4th Nov 2019 06:35
(Alliance News) - Irish budget airline Ryanair Holdings PLC on Monday reported a rise in revenue, but a steep rise in costs has hindered profit growth.
For the six months to September 30, Ryanair's revenue was up 11% year-on-year to EUR5.39 billion. Traffic was up 11% to 86 million passengers with an unchanged load factor of 96%.
Air fares were 5% lower, Ryanair noted, due to lower demand in the UK as well as overcapacity in Germany and Austria. Ancillary revenue however was up 28% to EUR1.65 billion.
Group pretax profit was flat at EUR1.26 billion. Fuel & oil costs rose 22% to EUR1.59 billion, and overall costs climbed by 16% to EUR1.29 billion.
Commenting on the Boeing 737 MAX, which has been grounded due to two fatal accidents, Ryanair said it now expects first delivery in March or April 2020, at the earliest, and added the risk of further delay "is rising".

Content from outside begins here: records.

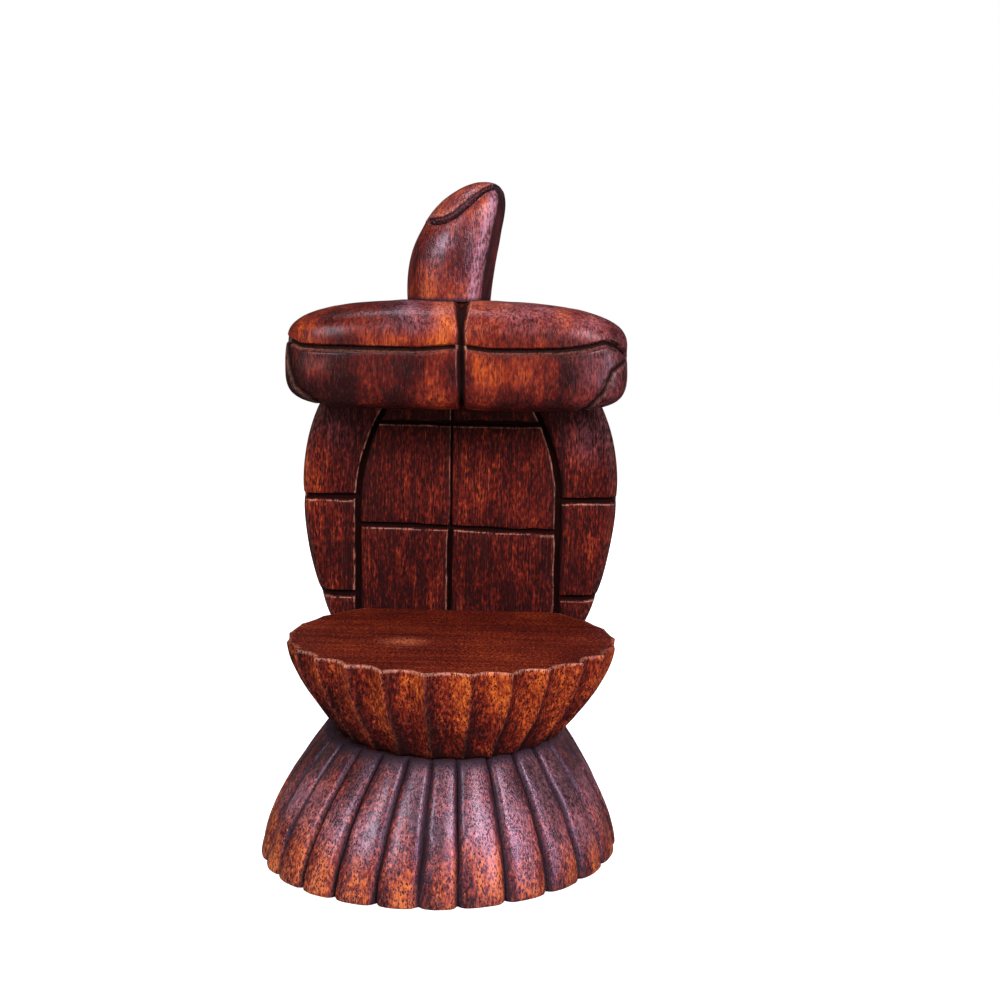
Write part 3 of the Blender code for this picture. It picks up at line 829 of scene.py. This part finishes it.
BAR_SIDE = 0.0022
BAR_AXIS = Vector((0.0022, 0.0260, 0.1694))
FOLD_X = 0.0044
RIGHT_LIP = ((0.03, 4.6), (0.2, 3.1), (0.6, 3.3), (0.78, 5.2), (0.88, 6.8), (0.95, 5.2), (1.0, 2.0))
LEFT_LIP = ((0.03, 4.0), (0.25, 3.0), (0.75, 2.9), (0.90, 3.4), (1.0, 6.0))
RIGHT_TIP_CUT = ((59.6, -0.5), (54.6, -4.6), (51.9, -11.4), (46.2, -17.4), (43.6, -19.4))
LEFT_TIP_CUT = ((-59.4, 3.4), (-57.6, -5.6), (-55.4, -11.4), (-47.6, -17.6), (-45.6, -19.2))


def lip_height(share):
    """The height of the long groove of each flipper above the crossbar's axis."""
    away = np.abs(share)
    right = np.interp(away, *zip(*RIGHT_LIP))
    left = np.interp(away, *zip(*LEFT_LIP))
    return np.where(share > 0, right, left) / 1000


def bar_surface(along, around):
    """Points of the crossbar's rounded block, from the angle off +X and the angle round."""
    direction = np.stack(
        (np.cos(along), -np.sin(along) * np.cos(around), np.sin(along) * np.sin(around)), axis=1
    )
    upper = ease(0.0, 1.0, (direction[:, 2] + 1) / 2)
    power = blend(5.5, 2.9, upper)
    behind = direction[:, 1] > 0
    cross_power = np.where(behind, 5.0, power)
    reach = np.where(behind, 0.0200, 0.0186)
    cross = np.abs(direction[:, 1]) ** cross_power + np.abs(direction[:, 2]) ** cross_power
    size = (cross ** (power / cross_power) + np.abs(direction[:, 0]) ** power) ** (1 / power)
    x = BAR_AXIS.x + 0.0604 * direction[:, 0] / size
    y = BAR_AXIS.y + reach * direction[:, 1] / size
    z = BAR_AXIS.z + 0.0194 * direction[:, 2] / size
    return np.stack((x, y, z), axis=1)


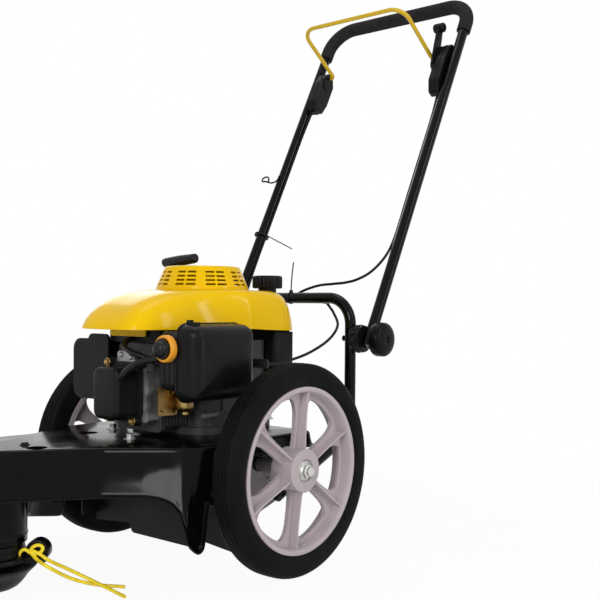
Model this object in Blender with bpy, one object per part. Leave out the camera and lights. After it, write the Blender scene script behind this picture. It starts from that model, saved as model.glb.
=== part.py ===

"Our outlook for the remainder of the year remains cautious. We try to avoid the unreliable optimism of some competitors," said Ryanair.
"Full-year traffic will grow 8% to 153 million but we expect a slightly better fare environment than last winter (although we have limited second-half visibility)."
"This, however, remains sensitive to any market uncertainty such as a 'no deal' Brexit. We expect ancillary revenue will grow ahead of traffic growth, supporting full-year revenue per guest growth of 2% to 3%," Ryanair continued.
The airline narrowed its guidance for full-year profit after tax to a range of EUR800 million to EUR900 million from EUR750.0 million to EUR950.0 million previously. Profit after tax for the half year was unchanged at EUR1.15 billion.